Our basement is dry (with some help from a dehumidifier in parts of the summer) but after several years, some of the books in the bottom row are beginning to show signs of problems from dampness. I think it is because concrete allows moisture to move through it. I think a slab of insulation under the stack of boxes will solve that. That will cost much less than building or buying shelves of some sort.

Even a couple boards on the concrete might be enough to solve your problem. That would keep the boxes off the floor. I'm into pallet projects these days, and certainly a pallet, or a half pallet, would lift the boxes up off the floor and allow air to circulate underneath and keep the boxes dry.

I typically use plastic totes if stored directly on concrete. If I have cardboard boxes, I just throw down some 2X4's first and that keeps the boxes dry. But I could see boxes sitting on concrete might start to get damp over time.
 
I think it is because concrete allows moisture to move through it. I think a slab of insulation under the stack of boxes will solve that.
The middle of our concrete basement floor will be damp sometimes. Concrete will wick up water.

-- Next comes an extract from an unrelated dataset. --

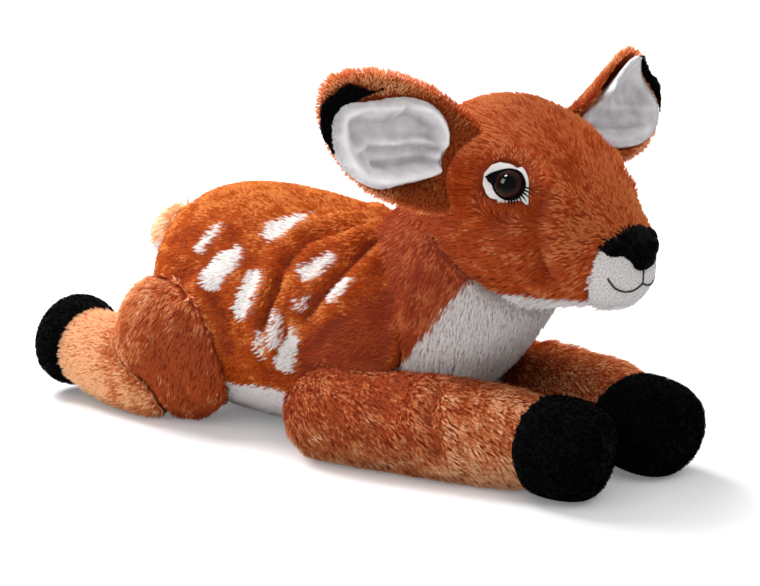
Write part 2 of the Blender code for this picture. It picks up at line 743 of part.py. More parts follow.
    def build_hind_legs(self):
        for name, side in SIDES.items():
            point = Vector((HIND_PIVOT.x, HIND_PIVOT.y * side, HIND_PIVOT.z))
            joint = f"hind_leg_{name}"
            self.pivot(joint, point)
            lift = [-HIND_LIFT * share for share in (0.0, 0.5, 1.0)]
            bodies = turned_copies(f"body_past_{joint}", self.body_mesh.data, point,
                                   Vector((0.0, 1.0, 0.0)), lift, self.tools)
            thigh_mesh = limb_cage(f"thigh_form_{name}", THIGH, 10, side)
            thigh = self.piece(f"thigh_{name}", thigh_mesh.copy(), RUST, joint)
            smooth(thigh)
            for tool in [self.floor] + bodies:
                cut(thigh, tool)
            thigh_room = self.grown(f"thigh_clearance_{name}", thigh_mesh, GAP, [])
            shank_mesh = limb_cage(f"shank_form_{name}", SHANK, 10, side)
            shank = self.piece(f"hind_leg_{name}", shank_mesh.copy(), PEACH, joint)
            smooth(shank)
            for tool in [thigh_room, self.floor] + bodies:
                cut(shank, tool)
            sleeve = self.grown(f"hind_sleeve_{name}", shank_mesh, GAP, [])
            hoof_mesh = limb_cage(f"hind_hoof_form_{name}", HIND_HOOF, 10, side)
            hoof = self.piece(f"hind_hoof_{name}", hoof_mesh, BLACK, joint)
            smooth(hoof)
            cut(hoof, sleeve)
            cut(hoof, self.floor)

    def build_tail(self):
        self.pivot("tail", TAIL_PIVOT)
        bodies = turned_copies("body_past_tail", self.body_mesh.data, TAIL_PIVOT, Vector((0.0, 1.0, 0.0)),
                               (TAIL_DOWN, 0.0, -TAIL_UP / 2.0, -TAIL_UP), self.tools)
        mesh = limb_cage("tail_form", TAIL, 10)
        half_gap = TAIL_SEAM_NORMAL * (GAP / 2.0)
        under = self.space("under_tail", TAIL_SEAM - half_gap, TAIL_SEAM_NORMAL)
        over = self.space("over_tail", TAIL_SEAM + half_gap, -TAIL_SEAM_NORMAL)
        for name, finish, tool in (("tail_top", PEACH, under), ("tail_underside", WHITE, over)):
            made = self.piece(name, mesh.copy(), finish, "tail")
            smooth(made)
            cut(made, tool)
            for body in bodies:
                cut(made, body)

    def build(self):
        self.pivot("neck", NECK_PIVOT)
        self.pivot("head", HEAD_PIVOT)
        self.build_shared_cutters()
        self.build_body()
        self.build_neck()
        self.build_head()
        self.build_ears()
        self.build_front_legs()
        self.build_hind_legs()
        self.build_tail()
        for name, empty in self.pivots.items():
            print("pivot", name, [round(value, 4) for value in empty.location])
        for name, axis in self.ear_axes.items():
            print("ear axis", name, [round(value, 4) for value in axis])


def turn(item, steps):
    """Spin a profile in the XZ plane about Z."""
    spun = item.modifiers.new("turn", "SCREW")
    spun.axis = "Z"
    spun.steps = steps
    spun.render_steps = steps
    spun.use_merge_vertices = True
    spun.merge_threshold = 0.00001
    spun.use_smooth_shade = True


def profile_mesh(name, points):
    """Open or closed line in the XZ plane; a line that ends on the axis closes when it is turned."""
    shape = bmesh.new()
    corners = [shape.verts.new(Vector((x, 0.0, z)) * MM) for x, z in points]
    for first, second in zip(corners[:-1], corners[1:]):
        shape.edges.new((first, second))
    mesh = bpy.data.meshes.new(name)
    shape.to_mesh(mesh)
    shape.free()
    return mesh


def eye_mesh():
    """Dome with a rim and a post; the profile runs down its outer side."""
    low = -LINER_DEPTH + FELT + EYE_LIFT
    shoulder = low + EYE_RIM
    points = []
    steps = 6
    for i in range(steps):
        share = math.pi / 2.0 * i / steps
        points.append((EYE_RADIUS * math.sin(share), shoulder + (EYE_HEIGHT - EYE_RIM) * math.cos(share)))
    chamfer = 0.8
    points += [(EYE_RADIUS, shoulder), (EYE_RADIUS - chamfer, low), (POST_RADIUS, low)]
    points += [(POST_RADIUS, chamfer - POST_LENGTH), (POST_RADIUS - chamfer, -POST_LENGTH)]
    points.append((0.0, -POST_LENGTH))
    return profile_mesh("eye", points)


def washer_mesh():
    """Locking washer pressed on the post behind the fabric."""
    bore = POST_RADIUS + 0.3
    boss = bore + 2.0
    bevel = 0.4
    top = -SKIN - 3.0 * GAP
    low = top - WASHER_THICK
    points = [(bore, top + bevel), (boss - bevel, top + bevel), (boss, top), (WASHER_RADIUS, top),
              (WASHER_RADIUS, low), (bore, low), (bore, top + bevel)]
    return profile_mesh("washer", points)


clear_scene()
Fawn().build()
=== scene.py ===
"""Looks of a plush fawn that lies on its belly: pile fabric, velvet, felt and glossy eyes on its solids.

The fawn faces +X, its left is +Y and it rests on Z = 0. Sizes in this file are in millimetres and become
metres in the meshes.
"""
import json
import logging
import math
from collections.abc import Sequence
from dataclasses import dataclass
from enum import Enum
from functools import cached_property

import bmesh
import bpy
import numpy as np
from mathutils import Matrix, Vector
from mathutils.bvhtree import BVHTree

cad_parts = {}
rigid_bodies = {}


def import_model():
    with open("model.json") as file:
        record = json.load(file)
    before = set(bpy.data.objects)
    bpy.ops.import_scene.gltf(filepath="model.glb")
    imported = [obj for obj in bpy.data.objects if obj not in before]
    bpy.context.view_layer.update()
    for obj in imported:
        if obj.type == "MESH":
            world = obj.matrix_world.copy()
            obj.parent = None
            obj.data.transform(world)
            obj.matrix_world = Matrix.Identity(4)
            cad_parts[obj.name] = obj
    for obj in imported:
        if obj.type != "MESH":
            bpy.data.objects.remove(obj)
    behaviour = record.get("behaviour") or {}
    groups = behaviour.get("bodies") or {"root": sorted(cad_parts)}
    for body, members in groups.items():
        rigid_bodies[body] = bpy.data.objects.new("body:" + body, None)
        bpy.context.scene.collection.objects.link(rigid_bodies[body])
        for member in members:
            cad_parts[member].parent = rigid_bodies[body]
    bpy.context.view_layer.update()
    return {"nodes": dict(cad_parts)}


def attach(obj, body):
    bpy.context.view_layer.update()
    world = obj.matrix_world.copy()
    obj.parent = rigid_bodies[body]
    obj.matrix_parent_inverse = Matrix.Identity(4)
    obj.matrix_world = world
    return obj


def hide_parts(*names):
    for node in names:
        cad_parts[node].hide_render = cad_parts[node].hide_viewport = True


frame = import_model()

LOG = logging.getLogger("fawn")
MM = 0.001
SIDES = {"left": 1.0, "right": -1.0}
PURE_WHITE = (1.0, 1.0, 1.0, 1.0)
FIBRE_ROUGHNESS = 0.78
FIBRE_SHADES = 6
VELVET_SHADES = ("#020203", "#070709")
# Knit of the lower hind legs and the tail: paler than the rust knit, as painted light from behind
BACKLIT_PEACH_KNIT = ("#b0683c", "#d08c5c")
FREE_WAY = 14.0
LEAST_PILE = 0.12
HOOF_VOXEL = 1.8
HOOF_INSET = 1.3
HOOF_FREE_WAY = 10.0
HOOF_OPEN_AIR = 5.0
BIB_NORMAL = (0.783, 0.0, -0.622)
BIB_OFFSET = 45.0

Point = tuple[float, float, float]
Outline = tuple[tuple[float, float], ...]


def linear(code: str) -> tuple[float, float, float, float]:
    """Turn an sRGB hex colour such as "#a04020" into linear values with an alpha of 1."""
    values = [int(code[i:i + 2], 16) / 255.0 for i in (1, 3, 5)]
    red, green, blue = [v / 12.92 if v <= 0.04045 else ((v + 0.055) / 1.055) ** 2.4 for v in values]
    return red, green, blue, 1.0


class Graph:
    """A node tree with short ways to add nodes."""

    def __init__(self, tree: bpy.types.NodeTree) -> None:
        self.tree = tree

    def feed(self, node: bpy.types.Node, settings: dict) -> bpy.types.Node:
        """Set up a node.

        Args:
            node: the node.
            settings: properties by their lower-case names, and inputs by number or capitalised name. An input
                takes a value, or the socket or node that feeds it.

        Returns:
            The same node.
        """
        for key, value in settings.items():
            source = value.outputs[0] if isinstance(value, bpy.types.Node) else value
            if isinstance(key, str) and key[0].islower():
                setattr(node, key, source)
            elif isinstance(source, bpy.types.NodeSocket):
                self.tree.links.new(source, node.inputs[key])
            else:
                node.inputs[key].default_value = source
        return node

    def add(self, kind: str, settings: dict | None = None) -> bpy.types.Node:
        """Add a node of a kind and set it up as feed() does."""
        return self.feed(self.tree.nodes.new(kind), settings or {})

    def maths(self, operation: str, *sources: object) -> bpy.types.NodeSocket:
        """Return the output of a Math node fed by sockets or numbers."""
        return self.add("ShaderNodeMath", {"operation": operation, **dict(enumerate(sources))}).outputs[0]

    def vector(self, operation: str, first: object, second: object = (0.0, 0.0, 0.0)) -> bpy.types.NodeSocket:
        """Return the output of a Vector Math node; SCALE takes a number as its second source."""
        key = "Scale" if operation == "SCALE" else 1
        node = self.add("ShaderNodeVectorMath", {"operation": operation, 0: first, key: second})
        return node.outputs["Value" if operation == "LENGTH" else "Vector"]

    def noise(self, size: float, detail: float, place: object,
              roughness: float = 0.5) -> bpy.types.NodeSocket:
        """Return noise whose patches are about as wide as the size in mm."""
        return self.add("ShaderNodeTexNoise", {"Scale": 1.0 / (size * MM), "Detail": detail, "Vector": place,
                                               "Roughness": roughness}).outputs["Fac"]

    def remap(self, value: object, low: float, high: float, first: float = 0.0,
              last: float = 1.0) -> bpy.types.NodeSocket:
        """Return a value mapped from low and high to the first and last number."""
        return self.add("ShaderNodeMapRange", {0: value, 1: low, 2: high, 3: first, 4: last}).outputs[0]

    def place(self) -> bpy.types.NodeSocket:
        """Return the object coordinates."""
        return self.add("ShaderNodeTexCoord").outputs["Object"]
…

I have repurposed styrofoam inserts that come with shipped electronics or fragile items for just this purpose. Yeah, hate the plastic crap, but I didn't buy it for this use, it was a "recycling" of sorts. The owner at work got bottles of wine delivered at work, and the inserts for those live under boxes on my basement floor now.

Another good candidate is the plastic carrier that bottles of pop come in. Believe me, those can support a LOT of weight. They also make great "trays" to dry boots on.
 
Dh has little tolerance for pallets and less for deconstructing then. Unfortunately. And I used up most of it before I realized this.

I'm also a little hesitant to use wood for this. I think it would need an air space under it for long term effectiveness. That adds complication and expense since I want the stacks to be stable.

The styrofoam inserts are effective, even that thin?

I might have some left from when I tried to jerry rig a window air conditioner for my mother's house and similar things in her house. It was horrible to work with but this just needs to be a flat layer of the unmoving sandwich.